Hardly anyone imagined the declaration would significantly alter the terrain of international relations, Glendon said.
Nonetheless, “the declaration successfully challenged the view that sovereignty provided an iron shield behind which states could mistreat their people without outside scrutiny. This alone was an achievement of historic proportions,” she said.
Robert P. George, who holds the McCormack chair in jurisprudence at Princeton University, said religious freedom is a fundamental human right that must be extended to people of all beliefs and no beliefs.

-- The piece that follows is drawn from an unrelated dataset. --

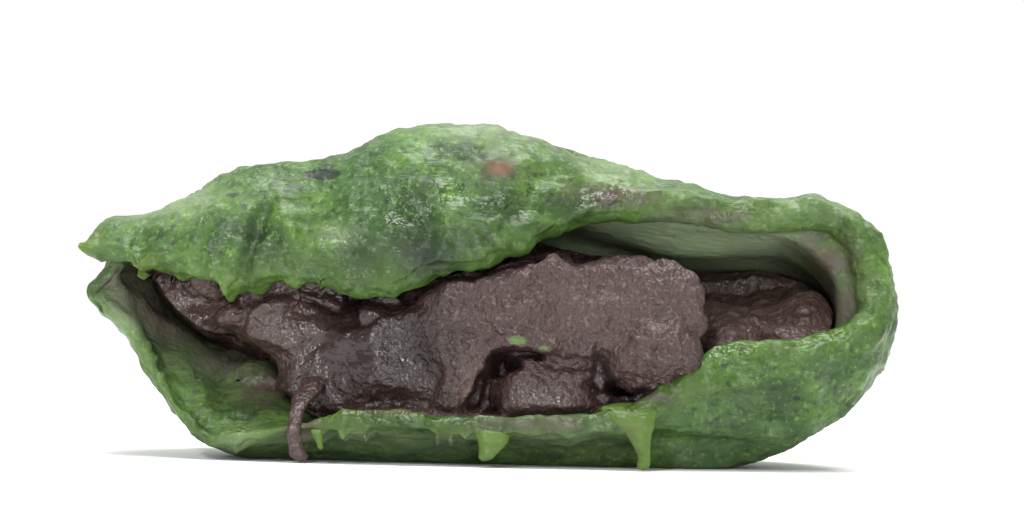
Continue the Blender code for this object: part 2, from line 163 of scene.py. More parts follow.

Paolo Carozza, professor of law and political science at the University of Notre Dame, said the declaration is not binding and is unenforceable, but various international bodies have been created to monitor violations and encourage adherence.
Panelists acknowledged that in some places in the world, the declaration is honored more in the breach than in adherence to its articles. They said the international response must be vigilance and recommitment to fundamental human rights and the dignity of the human person, they said.
Msgr. Grysa said this will ensure “that the declaration, obtained at such tremendous cost, might remain one of the highest expressions of the human conscience of our time just like it was in the minds and hearts of the framers and peoples of the world seven decades ago.”
The event, “The Universal Declaration of Human Rights at 70: Foundations, Achievement, Violations,” was co-sponsored by the Permanent Mission of the Holy See to the U.N. and ADF International.